The mobile PC market may have seen the strongest growth in about four years, rising shy of 10 percent in the fourth calendar quarter.
But it isn't to say it couldn't do better, or is even healthy for that matter.
Mobile PCs, which include netbooks, PC tablets, and ultrabooks, were expecting by industry watchers to hit at least 55.3 million unit shipments during the December holiday quarter. Actual shipments came in at just 52.6 million, up from 48.1 million during the third quarter.
If, however, the figures were measured year-over-year, the market would have seen the sixth straight year decline on a quarterly basis, down 5 percent on the fourth quarter of 2012.
Research firm IHS said the results are as a result of smartphones and cellular-enabled devices appearing to be more "agile and appealing," and is on the whole unable to lure away consumers from the array of phone and tablet form-factors.
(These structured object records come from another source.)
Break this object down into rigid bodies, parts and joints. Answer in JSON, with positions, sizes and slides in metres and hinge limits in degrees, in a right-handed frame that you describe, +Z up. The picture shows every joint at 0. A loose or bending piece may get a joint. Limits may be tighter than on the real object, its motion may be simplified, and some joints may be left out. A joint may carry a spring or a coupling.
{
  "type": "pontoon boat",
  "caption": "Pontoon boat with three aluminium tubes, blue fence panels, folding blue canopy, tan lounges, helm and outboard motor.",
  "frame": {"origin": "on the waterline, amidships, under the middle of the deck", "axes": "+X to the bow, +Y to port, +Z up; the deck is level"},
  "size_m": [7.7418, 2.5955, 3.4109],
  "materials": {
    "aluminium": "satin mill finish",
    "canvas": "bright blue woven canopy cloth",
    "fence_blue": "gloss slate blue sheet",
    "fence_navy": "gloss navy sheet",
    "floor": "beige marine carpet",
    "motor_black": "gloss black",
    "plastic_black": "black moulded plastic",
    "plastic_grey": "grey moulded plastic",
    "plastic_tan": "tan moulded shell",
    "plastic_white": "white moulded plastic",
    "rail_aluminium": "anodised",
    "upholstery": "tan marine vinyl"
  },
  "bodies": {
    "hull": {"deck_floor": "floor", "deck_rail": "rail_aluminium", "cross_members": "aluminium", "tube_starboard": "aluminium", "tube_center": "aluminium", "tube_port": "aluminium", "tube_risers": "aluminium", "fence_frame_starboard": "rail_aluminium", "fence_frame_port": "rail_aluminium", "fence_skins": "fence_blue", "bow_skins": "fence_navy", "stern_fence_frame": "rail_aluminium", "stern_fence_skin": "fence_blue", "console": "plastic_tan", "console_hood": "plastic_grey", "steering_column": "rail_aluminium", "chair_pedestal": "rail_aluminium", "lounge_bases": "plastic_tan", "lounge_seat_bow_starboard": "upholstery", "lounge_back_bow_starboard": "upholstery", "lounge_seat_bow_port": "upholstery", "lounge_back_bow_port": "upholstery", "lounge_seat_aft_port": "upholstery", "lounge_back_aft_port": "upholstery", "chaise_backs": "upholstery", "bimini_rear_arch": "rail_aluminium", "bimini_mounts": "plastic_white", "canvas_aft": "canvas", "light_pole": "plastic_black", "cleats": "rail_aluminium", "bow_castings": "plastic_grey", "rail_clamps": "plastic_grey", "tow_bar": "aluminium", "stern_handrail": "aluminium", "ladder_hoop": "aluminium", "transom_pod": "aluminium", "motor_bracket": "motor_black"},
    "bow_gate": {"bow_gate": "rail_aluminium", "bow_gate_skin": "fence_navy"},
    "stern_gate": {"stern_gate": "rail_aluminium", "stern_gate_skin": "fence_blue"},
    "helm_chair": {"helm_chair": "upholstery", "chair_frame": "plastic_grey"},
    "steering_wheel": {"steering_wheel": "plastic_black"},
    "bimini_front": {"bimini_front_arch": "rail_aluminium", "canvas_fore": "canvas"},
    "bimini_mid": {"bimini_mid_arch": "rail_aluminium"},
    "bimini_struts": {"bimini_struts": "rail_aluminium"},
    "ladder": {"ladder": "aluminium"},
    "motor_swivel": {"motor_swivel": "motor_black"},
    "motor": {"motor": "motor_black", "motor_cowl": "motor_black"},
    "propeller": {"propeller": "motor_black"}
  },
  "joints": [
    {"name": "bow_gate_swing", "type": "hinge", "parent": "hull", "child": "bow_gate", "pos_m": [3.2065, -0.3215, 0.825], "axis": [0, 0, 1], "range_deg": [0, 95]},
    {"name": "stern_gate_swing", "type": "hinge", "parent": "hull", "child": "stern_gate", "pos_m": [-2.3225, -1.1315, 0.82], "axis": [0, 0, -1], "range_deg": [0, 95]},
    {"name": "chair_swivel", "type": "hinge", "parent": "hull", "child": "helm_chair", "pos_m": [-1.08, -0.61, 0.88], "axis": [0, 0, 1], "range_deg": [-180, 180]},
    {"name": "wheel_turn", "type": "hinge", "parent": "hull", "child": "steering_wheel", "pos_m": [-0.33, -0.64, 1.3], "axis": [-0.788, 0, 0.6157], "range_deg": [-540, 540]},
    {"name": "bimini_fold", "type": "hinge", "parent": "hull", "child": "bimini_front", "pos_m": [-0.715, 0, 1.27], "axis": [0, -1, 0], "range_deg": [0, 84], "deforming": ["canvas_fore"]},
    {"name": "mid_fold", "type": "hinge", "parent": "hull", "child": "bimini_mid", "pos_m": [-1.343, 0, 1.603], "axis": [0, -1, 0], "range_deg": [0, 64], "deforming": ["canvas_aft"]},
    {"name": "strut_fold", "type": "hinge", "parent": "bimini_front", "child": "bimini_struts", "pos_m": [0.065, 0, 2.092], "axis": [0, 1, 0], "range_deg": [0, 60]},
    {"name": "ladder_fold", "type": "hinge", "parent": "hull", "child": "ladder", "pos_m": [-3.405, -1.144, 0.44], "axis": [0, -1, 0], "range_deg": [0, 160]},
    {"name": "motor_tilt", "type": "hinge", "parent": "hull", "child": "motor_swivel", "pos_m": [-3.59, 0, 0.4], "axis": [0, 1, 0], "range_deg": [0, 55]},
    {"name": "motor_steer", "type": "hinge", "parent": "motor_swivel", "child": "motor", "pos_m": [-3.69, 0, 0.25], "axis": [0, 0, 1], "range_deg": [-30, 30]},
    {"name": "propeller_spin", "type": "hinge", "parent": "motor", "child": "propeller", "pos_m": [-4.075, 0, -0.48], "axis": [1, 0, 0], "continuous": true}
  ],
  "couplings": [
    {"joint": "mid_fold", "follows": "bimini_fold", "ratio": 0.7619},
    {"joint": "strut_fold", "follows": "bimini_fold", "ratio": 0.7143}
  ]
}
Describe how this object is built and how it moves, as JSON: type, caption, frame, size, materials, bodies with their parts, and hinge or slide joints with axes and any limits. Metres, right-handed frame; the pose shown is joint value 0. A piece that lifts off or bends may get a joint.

IHS' Craig Stice attributed some of the blame on shipments of entry-level devices in prepared remarks:
"...With the consumer PC market struggling, PC vendors proceeded to maintain a conservative buying plan for the holiday season with attempts to keep inventory levels lean. As a result, entry-level PCs did not make it into high volume for the holidays, and overall shipments underperformed the initial heady outlook."
There is hope on the horizon, however. With the death of Windows XP scheduled for April — just two months from now — it's hoped a refresh of new machines will help breathe life into the stagnant mobile PC market.